日本の公的年金制度は、昭和36年の国民皆年金の達成を経て制度の充実が図られ、 平成13年度末には加入者数約7,000万人、受給者数約2,900万人、年金支給総額は約39兆円に達しています。
こうした中、高齢期の生活を支えるものとして国民生活に不可欠の公的年金制度を、公平で持続可能な制度として維持していく必要から、年金制度改正が行われま す。改正案の中では、給付と負担をどのように見直しをするのかを大きく取り上げ、給付については、現行の給付水準が現役時代の年収の59.4%のところ、これを50%程度へと引下げ、一方負担については、現行の厚生年金の保険料率13.58%から18.35%へ保険料を引上げることが盛り込まれています。
今後少子高齢化が一層進行することが予想される中で、保険料の引上げをし、給付水準を低下させるだけでは、年金給付財源が不足することが懸念されます。これに充てるための消費税率の引上げについても、今後は議論されてくることが予想されます。
メディアでも毎日のように報道されておりますように、保険料の一部が不適切な投資等にあてられるなど、国民の国に対する信頼が大きく揺らいでいるのではないかと思います。

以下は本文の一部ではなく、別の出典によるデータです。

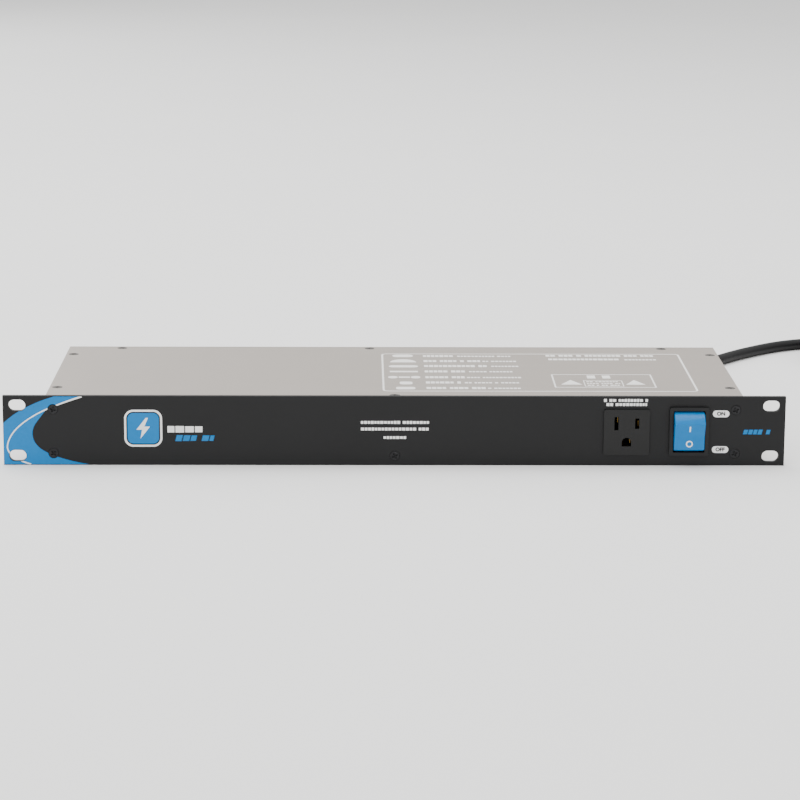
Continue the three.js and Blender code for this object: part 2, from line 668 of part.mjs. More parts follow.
// The outer shape of the wound lead: a flat ring round Z, turnsWide turns wide and two layers high.
function makeCoil(grow = 0) {
  const half = cord.diameter / 2 + 0.2 + grow;
  const inner = coil.outer - (coil.turnsWide - 1) * coil.pitch - half;
  const outer = coil.outer + half;
  const low = coil.lift - grow;
  const high = coil.lift + cord.diameter + coil.layer + grow;
  const corner = 2.5;
  const profile = [
    [inner, low + corner], [inner + corner, low], [outer - corner, low], [outer, low + corner],
    [outer, high - corner], [outer - corner, high], [inner + corner, high], [inner, high - corner],
    [inner, low + corner],
  ];
  return spun(profile, 28).rotateX(Math.PI / 2).translate(coil.x, coil.y, 0);
}

function makeTie() {
  const band = { width: 14, thick: 0.85 };
  const inner = [30.3, coil.outer + cord.diameter / 2 + 0.6];
  const low = coil.lift - clearance - 0.05;
  const high = coil.lift + cord.diameter + coil.layer + clearance;
  const outside = block(
    [inner[0] - band.thick, inner[1] + band.thick],
    [-band.width / 2, band.width / 2],
    [low - band.thick, high + band.thick],
  );
  const inside = block(inner, [-band.width, band.width], [low, high]);
  return cut(outside, [inside]);
}

function makePlugBody() {
  const backY = plug.taper;
  const body = slabAlongY(roundedRectangle(plug.width, plug.height, 5), -plug.length, 0.5, 3);
  const taper = solid(spun([[0, 0], [10.5, 0], [8, 5], [cord.diameter / 2 + 1.2, backY], [0, backY]], 18));
  const room = 2 * faceGap; // round the root of each blade and of the pin
  const rootY = [-plug.length - 1, -plug.length + blade.root + faceGap];
  const bladeRooms = [[-1, blade.line], [1, blade.neutral]].map(([side, height]) => {
    const x = side * blade.spread;
    const halfThick = blade.thick / 2 + room;
    const halfHigh = height / 2 + room;
    return block([x - halfThick, x + halfThick], rootY, [blade.z - halfHigh, blade.z + halfHigh]);
  });
  const pinRoom = bar(groundPin.radius + 2 * room, ...rootY, 0, groundPin.z, 14);
  return cut(join([body, taper]), [...bladeRooms, pinRoom]);
}

const ringRoom = solid(makeCoil(clearance));
addPiece('strain_relief', makeRelief(), 'blackNylon', [relief.x, chassis.backY, relief.z]);
const lead = solid(tube(leadRoute, cord.diameter / 2, 24, cord.sides));
const tail = solid(tube(tailRoute, cord.diameter / 2, 5, cord.sides));
addPiece('power_cord', cut(lead, [ringRoom]), 'cordJacket');
addPiece('cord_coil', makeCoil(), 'cordJacket');
addPiece('cord_tail', cut(tail, [ringRoom]), 'cordJacket');
addPiece('cord_tie', makeTie(), 'blackNylon', [coil.x, coil.y, 0], [0, 0, 47]);

const plugX = tailRoute[0][0];
const plugFaceY = plug.y - plug.taper - plug.length;
addPiece('plug_body', makePlugBody(), 'plugVinyl', [plugX, plug.y - plug.taper, plug.z]);
for (const [name, side, height] of [['line', -1, blade.line], ['neutral', 1, blade.neutral]]) {
  const x = side * blade.spread;
  const thickness = [x - blade.thick / 2, x + blade.thick / 2];
  const shape = block(thickness, [-blade.length, blade.root], [-height / 2, height / 2]);
  addPiece(`plug_${name}_blade`, shape, 'brass', [plugX, plugFaceY, plug.z + blade.z]);
}
const pinProfile = [
  [0, -groundPin.length], [groundPin.tipRadius, -groundPin.length], [groundPin.radius, -groundPin.tip],
  [groundPin.radius, blade.root], [0, blade.root],
];
addPiece('plug_ground_pin', spun(pinProfile, 14), 'brass', [plugX, plugFaceY, plug.z + groundPin.z]);

export default part;
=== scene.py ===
import json
import math

import bpy
import numpy as np
from mathutils import Matrix, Vector

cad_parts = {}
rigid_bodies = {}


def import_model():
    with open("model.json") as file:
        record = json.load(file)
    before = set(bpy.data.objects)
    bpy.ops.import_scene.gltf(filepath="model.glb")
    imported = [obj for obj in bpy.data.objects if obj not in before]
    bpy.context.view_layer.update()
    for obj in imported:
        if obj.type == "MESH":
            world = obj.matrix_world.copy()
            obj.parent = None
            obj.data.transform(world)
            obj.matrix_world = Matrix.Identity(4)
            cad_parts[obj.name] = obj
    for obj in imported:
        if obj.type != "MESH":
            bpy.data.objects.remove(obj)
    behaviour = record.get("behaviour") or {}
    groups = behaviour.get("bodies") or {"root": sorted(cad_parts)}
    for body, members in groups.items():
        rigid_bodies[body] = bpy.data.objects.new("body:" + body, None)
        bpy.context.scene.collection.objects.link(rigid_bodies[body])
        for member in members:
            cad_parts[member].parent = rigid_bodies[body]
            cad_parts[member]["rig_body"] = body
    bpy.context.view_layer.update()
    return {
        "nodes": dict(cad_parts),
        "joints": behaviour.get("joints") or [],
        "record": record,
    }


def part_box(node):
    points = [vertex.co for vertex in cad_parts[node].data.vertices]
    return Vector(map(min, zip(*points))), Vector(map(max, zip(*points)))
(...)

まずは、管理者の責任を明確にするとともに、今後一層の情報開示と制度の簡素化を求めていくことが必要ではないかと思います。「我々国民も、自分がいくらもらえるのかという興味だけでなく、相互扶助としての年金制度のあり方や、社会体制全般にも一層の注意を払い、行政監視を強め、政治参加しなければならない」という国民への警鐘であるとの捉え方も必要ではないでしょうか。
自己責任に裏打ちされた自助の精神は民主主義の基本であると考えます。